James: Be as careful as you need to be, not as careful as you can be.
What are you really passionate about now apart from family?
Kimberly: This is a weird thing to be passionate about, but I’m very passionate about water right now. We moved to land where there’s a river and my desire to make sure that river is thriving and clean as possible is all the way up there. Making sure my family’s drinking water is clean has become a big passion as well as water conservation because we drink river water here. We’re in a process of discovery and finding out what the best forms of water conservation are, so we’re looking into rain capturing systems and composting toilets and things like that. I’m really nerding out on water conservation and protection and cleanliness at the moment.

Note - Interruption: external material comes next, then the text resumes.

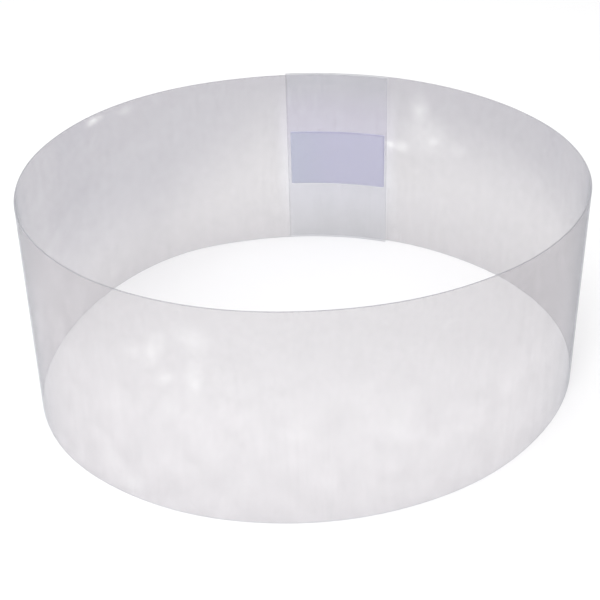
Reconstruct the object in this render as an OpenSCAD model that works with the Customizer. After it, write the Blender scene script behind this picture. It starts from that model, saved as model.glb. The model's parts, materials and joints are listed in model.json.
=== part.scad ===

I’m also in a space where self-care is important and that’s a boundary I’m creating with the kids. Sometimes I need to take 10 minutes and show them how to self-care, whether it’s laying down, reading a book or having a cup of tea.
James: Self-reliance. I know that’s esoteric, but we lost water during the freeze and in LA water was a bill, something I paid for. Here it’s something we’ve had to earn. You look at it a whole different way when you turn the faucet and nothing comes out of the tap. And just really thinking about what I want to teach my kids to prepare them for whatever this crazy world has in store. For me, that’s learning how to provide basic needs, learning how to fix things, learning how to build things and creating efficient systems that allow me to live in harmony with my environment as much as possible.
Have you always been handy?
James: I’ve always tinkered, but now I’ve had to get good at it and you really learn by doing. The top of my priority list these days is what needs fixing. For better or worse.
If you could give your younger self advice, what would it be?
Kimberly: The thing that’s really coming through for me is, ‘It may not feel perfect right now, but where you’re at is perfect. Every flaw is perfect, every flaw is an etching on your roadmap of life and you’ll grow from it.’
James: I’d say relax. Relax, enjoy the ride, and go towards what you love.
That’s the most important question, what do you love? What’s your passion? What lights you up? Instead of trying to go for what you think other people are going to like.
When you’re authentic and doing something that you love, people sense that.
In my writing, that’s the North Star for me, what do I care about? What am I passionate about? When I wake up in the morning, what makes me excited to jump out of bed and go do? That’s really the most important thing in life, and anything that’s not that, be aware of it. It’s very easy to get caught up in what you think is important verse what actually means a lot to you.
Are you writing now?
James: Yes. I think I’ve always been a writer, so that’s what I’ve been doing, I’ve been writing and developing. The last show I starred in I co-created and showran and I wrote every episode.
You each have two siblings, did you always want a big family?
James: I did. I feel like I told her, but she says I didn’t.
Kimberly: You did say when you first wrapped your arms around me you felt all the babies we were going to have together. I just didn’t know how many babies that meant. I think a big family has been a surprise to me, but I love it.
How do you feel about the Austin storms?
Kimberly: There’s a mix of magic and terror to the storms here. There’s a beautiful, mythical feeling to the sky here. It has its own personality.
James: It goes back to acceptance of the present moment and what’s happening right now.
James: When I talk about living in harmony with my environment, I think a lot of that is just looking for the signs, and looking for the connections and synchronicities, and following those. And listening to that really quiet little whisper that comes from deep inside your soul over the nervous chatterbox that lives inside your head that speaks a lot louder.
I think when you follow that quiet voice, logical or not, I do believe a lot of good can come out of it.